Prompt:
Restate the span of lines that starts with the line containing "obj.parent = empty" and ends with the line containing "BACK_BRAID_START = 0.009", word for word, including both, with nothing else.
## START
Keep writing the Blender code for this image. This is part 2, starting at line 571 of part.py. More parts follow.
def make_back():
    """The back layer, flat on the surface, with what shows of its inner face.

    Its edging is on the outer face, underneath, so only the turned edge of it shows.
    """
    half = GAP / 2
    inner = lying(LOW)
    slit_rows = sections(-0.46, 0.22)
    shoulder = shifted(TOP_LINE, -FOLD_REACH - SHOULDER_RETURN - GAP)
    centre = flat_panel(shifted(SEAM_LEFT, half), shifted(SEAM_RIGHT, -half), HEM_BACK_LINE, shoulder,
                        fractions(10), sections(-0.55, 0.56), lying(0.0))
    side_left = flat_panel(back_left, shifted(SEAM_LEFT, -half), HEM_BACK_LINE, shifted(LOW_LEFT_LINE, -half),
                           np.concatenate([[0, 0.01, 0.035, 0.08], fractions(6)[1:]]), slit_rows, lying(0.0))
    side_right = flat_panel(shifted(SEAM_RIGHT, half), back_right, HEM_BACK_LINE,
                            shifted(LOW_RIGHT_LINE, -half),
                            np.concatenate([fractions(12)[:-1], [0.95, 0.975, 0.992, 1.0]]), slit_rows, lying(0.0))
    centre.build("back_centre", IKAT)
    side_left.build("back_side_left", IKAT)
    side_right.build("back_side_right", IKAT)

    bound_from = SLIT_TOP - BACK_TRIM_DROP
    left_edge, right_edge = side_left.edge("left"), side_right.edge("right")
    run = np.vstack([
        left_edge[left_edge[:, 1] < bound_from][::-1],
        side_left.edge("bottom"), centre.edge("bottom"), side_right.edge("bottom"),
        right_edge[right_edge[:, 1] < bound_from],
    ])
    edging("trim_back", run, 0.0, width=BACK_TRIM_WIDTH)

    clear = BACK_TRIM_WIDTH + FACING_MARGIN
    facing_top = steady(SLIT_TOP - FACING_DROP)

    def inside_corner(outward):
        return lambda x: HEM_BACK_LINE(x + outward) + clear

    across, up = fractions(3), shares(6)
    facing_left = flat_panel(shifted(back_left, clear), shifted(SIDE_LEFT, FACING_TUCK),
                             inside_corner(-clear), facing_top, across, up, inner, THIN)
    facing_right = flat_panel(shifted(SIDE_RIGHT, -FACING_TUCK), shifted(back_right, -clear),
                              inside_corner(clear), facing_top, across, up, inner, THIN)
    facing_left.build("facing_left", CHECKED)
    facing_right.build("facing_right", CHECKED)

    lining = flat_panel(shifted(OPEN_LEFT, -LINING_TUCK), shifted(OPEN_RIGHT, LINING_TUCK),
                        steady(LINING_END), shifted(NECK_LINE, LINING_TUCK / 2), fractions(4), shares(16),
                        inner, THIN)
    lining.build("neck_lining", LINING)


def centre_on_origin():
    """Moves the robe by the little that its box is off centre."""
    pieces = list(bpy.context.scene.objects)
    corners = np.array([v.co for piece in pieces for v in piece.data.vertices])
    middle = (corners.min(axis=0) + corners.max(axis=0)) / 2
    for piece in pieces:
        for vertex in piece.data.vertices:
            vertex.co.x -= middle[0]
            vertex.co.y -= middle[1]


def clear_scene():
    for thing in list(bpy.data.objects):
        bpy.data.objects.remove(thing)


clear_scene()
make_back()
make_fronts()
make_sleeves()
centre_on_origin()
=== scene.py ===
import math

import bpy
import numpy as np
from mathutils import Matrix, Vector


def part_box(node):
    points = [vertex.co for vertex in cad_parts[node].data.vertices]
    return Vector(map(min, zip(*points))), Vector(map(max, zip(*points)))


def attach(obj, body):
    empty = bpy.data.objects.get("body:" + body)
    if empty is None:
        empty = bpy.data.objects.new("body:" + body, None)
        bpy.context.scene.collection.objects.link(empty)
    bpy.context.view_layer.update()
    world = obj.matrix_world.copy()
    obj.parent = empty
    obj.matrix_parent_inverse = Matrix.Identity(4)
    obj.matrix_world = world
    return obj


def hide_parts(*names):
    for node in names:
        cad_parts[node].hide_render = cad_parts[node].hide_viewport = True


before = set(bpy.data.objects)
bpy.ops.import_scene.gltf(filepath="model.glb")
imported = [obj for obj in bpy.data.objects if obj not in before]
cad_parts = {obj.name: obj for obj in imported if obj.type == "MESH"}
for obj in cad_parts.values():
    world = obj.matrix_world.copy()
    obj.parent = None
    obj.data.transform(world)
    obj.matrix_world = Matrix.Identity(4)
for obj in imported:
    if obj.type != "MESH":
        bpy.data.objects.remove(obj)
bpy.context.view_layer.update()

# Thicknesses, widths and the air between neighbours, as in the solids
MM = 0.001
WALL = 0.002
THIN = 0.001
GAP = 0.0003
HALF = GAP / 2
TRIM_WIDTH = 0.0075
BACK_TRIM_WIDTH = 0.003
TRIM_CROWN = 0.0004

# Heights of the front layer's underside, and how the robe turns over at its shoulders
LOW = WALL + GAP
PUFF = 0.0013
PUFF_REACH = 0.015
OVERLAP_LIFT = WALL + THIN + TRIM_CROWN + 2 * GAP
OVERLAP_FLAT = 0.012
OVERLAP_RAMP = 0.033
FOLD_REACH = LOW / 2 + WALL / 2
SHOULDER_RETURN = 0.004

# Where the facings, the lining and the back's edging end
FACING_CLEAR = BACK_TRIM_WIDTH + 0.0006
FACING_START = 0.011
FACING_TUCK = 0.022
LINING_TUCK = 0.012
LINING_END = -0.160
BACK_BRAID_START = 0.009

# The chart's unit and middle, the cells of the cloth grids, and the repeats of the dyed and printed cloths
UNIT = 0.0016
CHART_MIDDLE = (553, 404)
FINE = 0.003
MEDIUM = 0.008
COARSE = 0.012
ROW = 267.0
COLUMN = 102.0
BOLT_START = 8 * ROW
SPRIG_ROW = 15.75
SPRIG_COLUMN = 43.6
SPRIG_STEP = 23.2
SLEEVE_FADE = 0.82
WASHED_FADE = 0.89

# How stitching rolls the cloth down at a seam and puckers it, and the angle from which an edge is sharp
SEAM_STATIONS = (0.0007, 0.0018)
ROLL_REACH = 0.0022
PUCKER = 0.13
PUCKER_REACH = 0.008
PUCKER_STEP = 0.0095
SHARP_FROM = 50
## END
Written solution:
    obj.parent = empty
    obj.matrix_parent_inverse = Matrix.Identity(4)
    obj.matrix_world = world
    return obj


def hide_parts(*names):
    for node in names:
        cad_parts[node].hide_render = cad_parts[node].hide_viewport = True


before = set(bpy.data.objects)
bpy.ops.import_scene.gltf(filepath="model.glb")
imported = [obj for obj in bpy.data.objects if obj not in before]
cad_parts = {obj.name: obj for obj in imported if obj.type == "MESH"}
for obj in cad_parts.values():
    world = obj.matrix_world.copy()
    obj.parent = None
    obj.data.transform(world)
    obj.matrix_world = Matrix.Identity(4)
for obj in imported:
    if obj.type != "MESH":
        bpy.data.objects.remove(obj)
bpy.context.view_layer.update()

# Thicknesses, widths and the air between neighbours, as in the solids
MM = 0.001
WALL = 0.002
THIN = 0.001
GAP = 0.0003
HALF = GAP / 2
TRIM_WIDTH = 0.0075
BACK_TRIM_WIDTH = 0.003
TRIM_CROWN = 0.0004

# Heights of the front layer's underside, and how the robe turns over at its shoulders
LOW = WALL + GAP
PUFF = 0.0013
PUFF_REACH = 0.015
OVERLAP_LIFT = WALL + THIN + TRIM_CROWN + 2 * GAP
OVERLAP_FLAT = 0.012
OVERLAP_RAMP = 0.033
FOLD_REACH = LOW / 2 + WALL / 2
SHOULDER_RETURN = 0.004

# Where the facings, the lining and the back's edging end
FACING_CLEAR = BACK_TRIM_WIDTH + 0.0006
FACING_START = 0.011
FACING_TUCK = 0.022
LINING_TUCK = 0.012
LINING_END = -0.160
BACK_BRAID_START = 0.009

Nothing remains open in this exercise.